Founded | 1952 Sacramento, California |
---|---|
Type | Educational |
Focus | International language, communication |
Location | |
Area served
|
United States of America |
Website | www.esperanto-usa.org |
The Esperanto League for North America, Inc., doing business as Esperanto-USA (Esperanto: Esperanto-Ligo por Norda Ameriko), is the main organization of speakers and supporters of the international language Esperanto in the United States. It was founded in 1952 in Sacramento, California. Headquartered in Emeryville, California, Esperanto-USA is a 501(c)3 nonprofit organization and is the US section of the Universala Esperanto-Asocio. The current president of E-USA is Orlando Raola. Phil Dorcas is the vice-president.
Esperanto-USA administers the largest Esperanto-language book service in the Americas. It publishes a bimonthly bulletin Usona Esperantisto. It also publishes reference works about Esperanto. The organization's leadership consists of a president, vice-president, secretary, treasurer, and nine directors; it also has many commissioners responsible for Esperanto-USA's activity in various connections (e.g. audio-visual service; cooperation with libraries; relations with local Esperanto clubs; etc.) Membership is about 650.
The youth section of E-USA is USEJ (Usona Esperantista Junularo).

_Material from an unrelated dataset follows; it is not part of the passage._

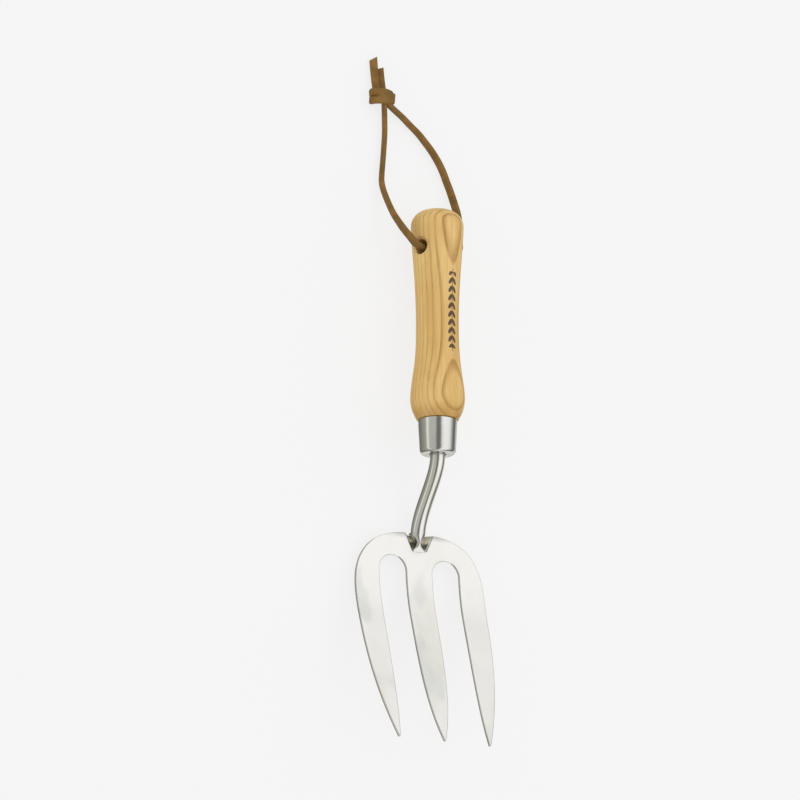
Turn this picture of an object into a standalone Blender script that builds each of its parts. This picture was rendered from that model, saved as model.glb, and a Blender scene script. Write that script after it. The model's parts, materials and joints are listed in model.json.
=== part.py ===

During the first half of the 20th century, the chief Esperanto organization for the US was the Esperanto Association of North America (EANA). In the early 1950s, the early days of the Cold War, EANA's president, George Allen Connor, a fierce anti-Communist, had begun his own McCarthyist attacks against leaders of the Esperanto movement in Europe and Asia.
The Universal Esperanto Association (UEA) began debating whether to expel Connor, who also held a position in UEA's leadership, and also to break off relations with EANA, which was UEA's US national association. In protest against EANA, American Esperantists founded the Esperanto League for North America. Three years later, UEA recognized ELNA as its American section, and subsequently severed ties with EANA. By then, most EANA members had gone over to ELNA. EANA was quickly rendered insignificant, and had disappeared by the 1970s.